张执听出来了,毕竟母子连心。他握紧拳头拼命砸桌子,砸出了血肉横飞的声响。李凤娥都已经走到门口了,还是绝望地捂住了耳朵。“妈!你回来!你回来坐着!你听我说!我没错,我真的没错!”
但李凤娥却再也没有回头。
警察把张执按在座位上,他哭,他咆哮,一个按不住,另一个又上。他们不断提醒张执,要冷静,要安分,不然吃亏的只有他自己。张执则像是听不见一样,只顾发了疯似地狂喊:“救救我妈妈……救救我妈妈!”

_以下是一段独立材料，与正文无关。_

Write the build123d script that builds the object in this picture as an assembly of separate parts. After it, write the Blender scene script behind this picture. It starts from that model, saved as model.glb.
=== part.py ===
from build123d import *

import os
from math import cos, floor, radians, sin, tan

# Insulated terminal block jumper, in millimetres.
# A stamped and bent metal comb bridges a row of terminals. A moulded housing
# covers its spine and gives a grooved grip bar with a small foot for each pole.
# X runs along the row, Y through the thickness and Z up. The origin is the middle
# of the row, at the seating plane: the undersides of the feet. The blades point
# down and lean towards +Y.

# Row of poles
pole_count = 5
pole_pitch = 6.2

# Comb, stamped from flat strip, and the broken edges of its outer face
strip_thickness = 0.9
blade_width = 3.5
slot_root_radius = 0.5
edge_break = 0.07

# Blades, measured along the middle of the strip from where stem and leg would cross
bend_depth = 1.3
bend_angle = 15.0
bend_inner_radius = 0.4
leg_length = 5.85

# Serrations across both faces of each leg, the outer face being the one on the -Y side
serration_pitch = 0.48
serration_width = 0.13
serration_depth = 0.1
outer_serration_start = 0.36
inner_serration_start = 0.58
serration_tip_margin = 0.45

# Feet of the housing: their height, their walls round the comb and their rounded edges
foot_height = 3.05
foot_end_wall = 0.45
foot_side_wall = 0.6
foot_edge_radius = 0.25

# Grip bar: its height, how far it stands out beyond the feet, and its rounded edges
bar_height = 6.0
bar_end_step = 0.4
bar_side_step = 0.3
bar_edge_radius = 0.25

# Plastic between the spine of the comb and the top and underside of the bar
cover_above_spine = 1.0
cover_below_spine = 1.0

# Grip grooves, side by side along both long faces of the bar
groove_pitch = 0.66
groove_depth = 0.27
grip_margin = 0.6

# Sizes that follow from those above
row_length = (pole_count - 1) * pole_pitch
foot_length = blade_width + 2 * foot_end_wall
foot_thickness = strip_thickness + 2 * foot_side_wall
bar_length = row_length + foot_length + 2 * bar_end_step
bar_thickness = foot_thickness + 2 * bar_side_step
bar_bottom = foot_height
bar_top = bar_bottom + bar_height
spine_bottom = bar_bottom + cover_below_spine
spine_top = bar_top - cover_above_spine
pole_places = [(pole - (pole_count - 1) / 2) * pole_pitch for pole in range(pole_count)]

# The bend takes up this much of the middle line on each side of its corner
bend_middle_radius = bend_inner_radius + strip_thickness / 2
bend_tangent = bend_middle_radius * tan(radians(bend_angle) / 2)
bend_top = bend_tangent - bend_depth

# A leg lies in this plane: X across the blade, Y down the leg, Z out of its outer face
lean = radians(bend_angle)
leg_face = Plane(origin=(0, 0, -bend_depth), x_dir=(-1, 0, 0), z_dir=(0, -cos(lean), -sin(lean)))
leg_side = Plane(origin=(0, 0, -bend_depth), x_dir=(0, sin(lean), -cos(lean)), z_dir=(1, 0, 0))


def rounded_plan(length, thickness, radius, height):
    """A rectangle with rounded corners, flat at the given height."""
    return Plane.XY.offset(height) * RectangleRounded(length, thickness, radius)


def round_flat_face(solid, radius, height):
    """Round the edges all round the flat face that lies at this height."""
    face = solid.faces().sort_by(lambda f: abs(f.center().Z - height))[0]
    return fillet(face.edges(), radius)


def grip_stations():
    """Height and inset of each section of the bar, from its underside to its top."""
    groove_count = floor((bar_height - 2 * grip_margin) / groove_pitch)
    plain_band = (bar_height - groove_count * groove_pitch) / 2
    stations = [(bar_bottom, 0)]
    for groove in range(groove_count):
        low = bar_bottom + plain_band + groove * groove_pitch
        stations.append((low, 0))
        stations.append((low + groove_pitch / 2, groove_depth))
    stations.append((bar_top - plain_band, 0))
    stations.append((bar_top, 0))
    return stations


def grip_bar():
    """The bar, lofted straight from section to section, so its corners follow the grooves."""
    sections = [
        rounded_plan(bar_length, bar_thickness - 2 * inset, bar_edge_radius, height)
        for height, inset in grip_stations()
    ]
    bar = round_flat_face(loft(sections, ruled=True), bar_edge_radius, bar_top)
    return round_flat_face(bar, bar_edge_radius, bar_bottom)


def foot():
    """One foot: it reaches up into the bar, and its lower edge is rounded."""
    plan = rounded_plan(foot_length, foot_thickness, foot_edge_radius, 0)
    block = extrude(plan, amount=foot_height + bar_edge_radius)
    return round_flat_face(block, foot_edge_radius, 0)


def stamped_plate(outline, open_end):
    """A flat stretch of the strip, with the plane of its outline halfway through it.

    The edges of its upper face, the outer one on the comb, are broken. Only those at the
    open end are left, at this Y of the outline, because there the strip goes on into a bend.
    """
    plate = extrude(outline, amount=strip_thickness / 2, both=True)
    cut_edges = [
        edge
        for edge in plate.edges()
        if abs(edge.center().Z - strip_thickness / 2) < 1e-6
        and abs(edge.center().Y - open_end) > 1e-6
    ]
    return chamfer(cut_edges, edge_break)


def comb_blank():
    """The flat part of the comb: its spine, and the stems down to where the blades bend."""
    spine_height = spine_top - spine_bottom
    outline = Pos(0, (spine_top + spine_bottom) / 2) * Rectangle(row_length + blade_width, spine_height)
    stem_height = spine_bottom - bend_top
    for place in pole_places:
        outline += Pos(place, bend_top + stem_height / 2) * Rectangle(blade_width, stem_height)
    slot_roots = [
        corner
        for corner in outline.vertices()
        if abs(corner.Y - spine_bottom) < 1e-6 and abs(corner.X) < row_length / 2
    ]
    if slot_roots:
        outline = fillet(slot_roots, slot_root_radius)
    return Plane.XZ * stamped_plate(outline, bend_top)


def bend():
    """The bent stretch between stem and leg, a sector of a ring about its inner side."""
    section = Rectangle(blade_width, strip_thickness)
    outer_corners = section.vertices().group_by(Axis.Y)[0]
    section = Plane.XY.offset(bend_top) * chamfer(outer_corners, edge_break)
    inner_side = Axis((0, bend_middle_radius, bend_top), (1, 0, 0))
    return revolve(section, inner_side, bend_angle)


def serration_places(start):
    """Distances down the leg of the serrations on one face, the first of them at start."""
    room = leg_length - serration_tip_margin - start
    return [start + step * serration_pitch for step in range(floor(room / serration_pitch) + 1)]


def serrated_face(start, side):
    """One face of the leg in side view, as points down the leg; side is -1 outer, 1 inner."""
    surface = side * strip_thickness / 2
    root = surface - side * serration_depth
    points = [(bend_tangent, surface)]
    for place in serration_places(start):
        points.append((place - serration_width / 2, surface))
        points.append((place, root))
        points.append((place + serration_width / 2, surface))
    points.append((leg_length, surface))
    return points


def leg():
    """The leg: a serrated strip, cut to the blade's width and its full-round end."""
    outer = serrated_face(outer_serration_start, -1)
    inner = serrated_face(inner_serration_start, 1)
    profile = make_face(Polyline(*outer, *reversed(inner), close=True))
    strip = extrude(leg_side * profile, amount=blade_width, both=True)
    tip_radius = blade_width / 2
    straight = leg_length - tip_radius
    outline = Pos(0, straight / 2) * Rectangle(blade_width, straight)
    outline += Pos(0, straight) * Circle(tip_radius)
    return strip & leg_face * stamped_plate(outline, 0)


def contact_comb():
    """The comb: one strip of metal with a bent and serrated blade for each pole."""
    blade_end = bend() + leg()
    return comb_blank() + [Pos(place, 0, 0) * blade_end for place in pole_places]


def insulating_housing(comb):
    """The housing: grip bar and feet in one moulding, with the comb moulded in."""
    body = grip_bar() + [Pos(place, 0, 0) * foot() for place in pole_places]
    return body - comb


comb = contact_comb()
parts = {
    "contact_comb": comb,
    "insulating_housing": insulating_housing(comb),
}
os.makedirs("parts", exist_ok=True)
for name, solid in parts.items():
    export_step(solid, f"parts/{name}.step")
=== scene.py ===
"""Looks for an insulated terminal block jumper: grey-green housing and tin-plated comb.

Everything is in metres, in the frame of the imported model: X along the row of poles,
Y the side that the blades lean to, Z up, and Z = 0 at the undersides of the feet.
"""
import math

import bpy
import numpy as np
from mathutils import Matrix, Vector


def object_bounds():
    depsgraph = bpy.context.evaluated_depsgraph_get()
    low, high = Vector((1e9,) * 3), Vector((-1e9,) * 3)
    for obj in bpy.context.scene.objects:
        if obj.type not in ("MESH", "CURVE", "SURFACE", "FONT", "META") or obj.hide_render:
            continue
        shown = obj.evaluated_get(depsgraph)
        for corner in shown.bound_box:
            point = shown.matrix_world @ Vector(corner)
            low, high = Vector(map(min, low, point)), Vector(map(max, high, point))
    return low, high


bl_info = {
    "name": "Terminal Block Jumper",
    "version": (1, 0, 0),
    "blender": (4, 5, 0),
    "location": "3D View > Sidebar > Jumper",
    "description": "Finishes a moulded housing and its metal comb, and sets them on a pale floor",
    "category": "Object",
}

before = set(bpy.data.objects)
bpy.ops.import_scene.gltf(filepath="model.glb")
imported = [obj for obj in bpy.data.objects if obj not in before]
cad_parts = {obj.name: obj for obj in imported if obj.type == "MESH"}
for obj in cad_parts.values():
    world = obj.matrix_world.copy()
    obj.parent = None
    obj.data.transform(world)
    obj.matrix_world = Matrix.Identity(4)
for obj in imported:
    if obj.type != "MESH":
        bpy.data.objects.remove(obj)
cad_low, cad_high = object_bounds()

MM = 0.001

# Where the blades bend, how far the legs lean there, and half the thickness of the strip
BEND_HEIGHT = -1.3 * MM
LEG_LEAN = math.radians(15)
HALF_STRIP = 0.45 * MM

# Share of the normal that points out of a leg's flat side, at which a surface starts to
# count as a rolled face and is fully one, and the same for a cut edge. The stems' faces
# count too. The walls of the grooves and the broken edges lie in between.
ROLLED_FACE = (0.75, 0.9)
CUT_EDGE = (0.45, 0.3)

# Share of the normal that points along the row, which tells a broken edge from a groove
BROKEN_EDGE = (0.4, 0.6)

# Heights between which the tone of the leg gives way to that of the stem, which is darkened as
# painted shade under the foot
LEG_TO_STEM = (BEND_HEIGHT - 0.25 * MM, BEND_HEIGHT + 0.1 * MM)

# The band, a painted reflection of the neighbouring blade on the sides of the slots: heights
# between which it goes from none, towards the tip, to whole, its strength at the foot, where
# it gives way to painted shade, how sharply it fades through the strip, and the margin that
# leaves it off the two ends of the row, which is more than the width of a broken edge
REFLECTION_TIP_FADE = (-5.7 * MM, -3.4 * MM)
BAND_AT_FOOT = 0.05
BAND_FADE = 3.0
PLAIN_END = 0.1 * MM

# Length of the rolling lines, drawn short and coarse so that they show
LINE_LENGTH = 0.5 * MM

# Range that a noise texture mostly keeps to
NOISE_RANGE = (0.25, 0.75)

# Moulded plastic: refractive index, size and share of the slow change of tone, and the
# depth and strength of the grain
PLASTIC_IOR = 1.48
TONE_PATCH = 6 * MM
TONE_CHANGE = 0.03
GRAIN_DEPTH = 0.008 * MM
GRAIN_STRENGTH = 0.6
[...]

所有人都听得一头雾水。他妈妈好端端站在那里,推开门就呼吸到自由的空气,也没有危险,救她干什么?他怎么不想想如何自救?
这时只有李凤娥明白,张执已接收到她的通知了。她心里再没有什么牵挂。
李凤娥是当天傍晚自杀的。
第二天张顺强联系好律师后,想着要打电话通知她一声,结果电话却一直打不通。本来也没觉得有什么不对。他想,毕竟女人的复原能力,比男人总是要差那么一点。

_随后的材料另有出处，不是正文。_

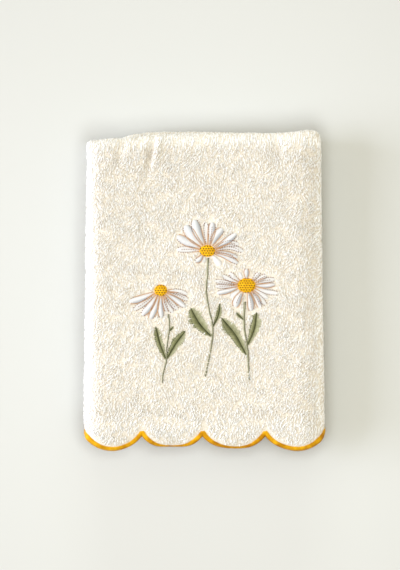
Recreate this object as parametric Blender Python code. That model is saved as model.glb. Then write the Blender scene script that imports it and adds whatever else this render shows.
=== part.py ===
"""A terry hand towel with a scalloped golden edge and three embroidered daisies, folded and lying flat.

The towel is modelled as it is made. Each piece starts as a flat shape in the plane of the cut cloth, where
u runs across the towel, v runs along it from the tips of the scallops, and n is the height above the middle
of the cloth. Then every point is folded: in three across the width, and the strip that this gives back and
forth into four panels. Last, the whole stack settles softly, as cloth does.
The folded towel lies with +Z up, +Y towards its top fold and the scalloped edge towards -Y.
"""

import math

import bmesh
import bpy
from mathutils import Vector

MM = 0.001

# The flat cloth
CLOTH_WIDTH = 500 * MM
PLY = 3.2 * MM  # thickness of the terry with its pile
PLY_PITCH = 3.7 * MM  # from the middle of one ply to the next in the folded strip
PANEL_GAP = 0.5 * MM  # between one panel of the folded strip and the next
BORDER_GAP = 1.0 * MM  # between the terry and its golden edge

# The strip, folded in three, and the panels that it is laid in
STRIP_HALF = PLY_PITCH + PLY / 2
TURN = STRIP_HALF + PANEL_GAP / 2  # radius of the strip's middle in a fold
PANEL_PITCH = 2 * TURN
PANEL_MIDDLES = [STRIP_HALF + PANEL_PITCH * (3 - k) for k in range(4)]  # heights, from the top panel down
STACK_HEIGHT = PANEL_MIDDLES[0] + STRIP_HALF
FIRST_FOLD_Y = 105.75 * MM  # centre of the top fold between panels 1 and 2
LOWER_FOLD_Y = -86.15 * MM  # centre of the fold between panels 2 and 3
SECOND_FOLD_Y = 107.4 * MM  # centre of the fold between panels 3 and 4
LAST_END_Y = -92 * MM  # plain end of panel 4
FLAP_START_Y = -88 * MM  # from here the scalloped end hangs over the stack
FLAP_LENGTH = 33 * MM
FLAP_TURN = math.radians(40)  # how steeply the tips of the scallops hang

FLAP_RADIUS = FLAP_LENGTH / FLAP_TURN
FIRST_FOLD_V = FLAP_LENGTH + FIRST_FOLD_Y - FLAP_START_Y
FOLD_ARC = math.pi * TURN
PANEL_2 = FIRST_FOLD_Y - LOWER_FOLD_Y
PANEL_3 = SECOND_FOLD_Y - LOWER_FOLD_Y
PANEL_4 = SECOND_FOLD_Y - LAST_END_Y
LOWER_FOLD_V = FIRST_FOLD_V + FOLD_ARC + PANEL_2
SECOND_FOLD_V = LOWER_FOLD_V + FOLD_ARC + PANEL_3
CLOTH_LENGTH = SECOND_FOLD_V + FOLD_ARC + PANEL_4

# Half widths of the folded strip along the towel: (v, left, right)
STRIP_SIDES = [
    (0 * MM, 90.7 * MM, 91.1 * MM),
    (35 * MM, 90.5 * MM, 90.2 * MM),
    (80 * MM, 90.0 * MM, 89.4 * MM),
    (140 * MM, 89.6 * MM, 88.6 * MM),
    (226 * MM, 88.6 * MM, 87.4 * MM),
    (330 * MM, 88.2 * MM, 86.4 * MM),
    (430 * MM, 88.9 * MM, 85.8 * MM),
    (560 * MM, 88.4 * MM, 87.2 * MM),
    (680 * MM, 89.2 * MM, 86.4 * MM),
    (CLOTH_LENGTH, 88.6 * MM, 88.0 * MM),
]
LEFT_TURN = PLY_PITCH / 2  # the first flap lies against the front ply
RIGHT_TURN = PLY_PITCH  # the second flap goes round both
LEFT_EDGE = LEFT_TURN + PLY / 2
RIGHT_EDGE = RIGHT_TURN + PLY / 2

# The scalloped edge
SCALLOP_PITCH = CLOTH_WIDTH / 11
SCALLOP_DEPTH = 9.7 * MM
SCALLOP_STEPS = 8
SCALLOP_RADIUS = ((SCALLOP_PITCH / 2) ** 2 + SCALLOP_DEPTH**2) / (2 * SCALLOP_DEPTH)
BORDER_WIDTH = 4.0 * MM
BORDER_THICKNESS = 2.4 * MM
LEAST_STEP = 1.0 * MM  # points of the edge are never closer than this

# Where the cloth has rows and columns of points
FRONT_COLUMNS = [x * MM for x in (-80, -72, -50, -42, -37, -14, 14, 42, 66, 78)]
PANEL_ROWS = [y * MM for y in (-64, -34, -4, 28, 62, 84, 97)]
FLAP_ROWS = [v * MM for v in (11, 19.4, 26)]
TURN_STEPS = 6  # across a side fold
FOLD_STEPS = 7  # along a strip fold

# How the stack settles
SIDE_DROP = 0.15  # share of its height that the stack loses at its two sides
SIDE_LIMIT = 90 * MM
LEFT_ROLL = 14 * MM
RIGHT_ROLL = 17 * MM
SWELL = 0.5 * MM
CREASE_DEPTH = 1.5 * MM
CREASE_WIDTH = 3.4 * MM
CREASE_TOP = Vector((-38 * MM, 116 * MM))
CREASE_FOOT = Vector((-44 * MM, 90 * MM))

# How far the two top folds stand out along the towel's top edge: (x, first fold, second fold)
TOP_EDGE = [
    (-90 * MM, -5.5 * MM, -6.5 * MM),
    (-70 * MM, -4.0 * MM, -5.5 * MM),
    (-52 * MM, -3.6 * MM, -1.0 * MM),
    (-38 * MM, -1.2 * MM, 0.6 * MM),
    (0 * MM, 0.0 * MM, 0.6 * MM),
    (40 * MM, 0.3 * MM, 0.0 * MM),
    (64 * MM, 0.8 * MM, -3.0 * MM),
    (80 * MM, 2.6 * MM, -4.0 * MM),
    (90 * MM, 1.2 * MM, -4.0 * MM),
]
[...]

到了中午还是打不通,他开始急了。他想起了张执昨天的反常。没过多久,又想起了那句“救救我妈”……他的心立马提到了嗓子眼。
当他赶到李凤娥家时,一推开门,就看见一双纤细的小腿,悬在半空,一动不动。只有裙摆被风吹动了。
张顺强想要再往前一点。结果才刚迈出一步,就再也站不稳了,直接一屁股跌坐在地上。
在这大山崩于眼前的时刻,不知为何,他竟会突然想起,他和她初见时的光景。真没想到,只是一眨眼,十九年竟就飞逝如电。他们是何时开始变的?他记不清了。人的记忆和衰老一样,都是在断崖式的变坏。
不过他现在都还记得,她的小腿是最美的。所以后来一到夏天,他就会送她很多裙子。
结婚过后,她只买刚刚过膝盖的长裙,看似保守不少,实则露出她最美的小腿,风一吹就泛起了性感的光……
可是现在,却蒙上了一层死亡的灰。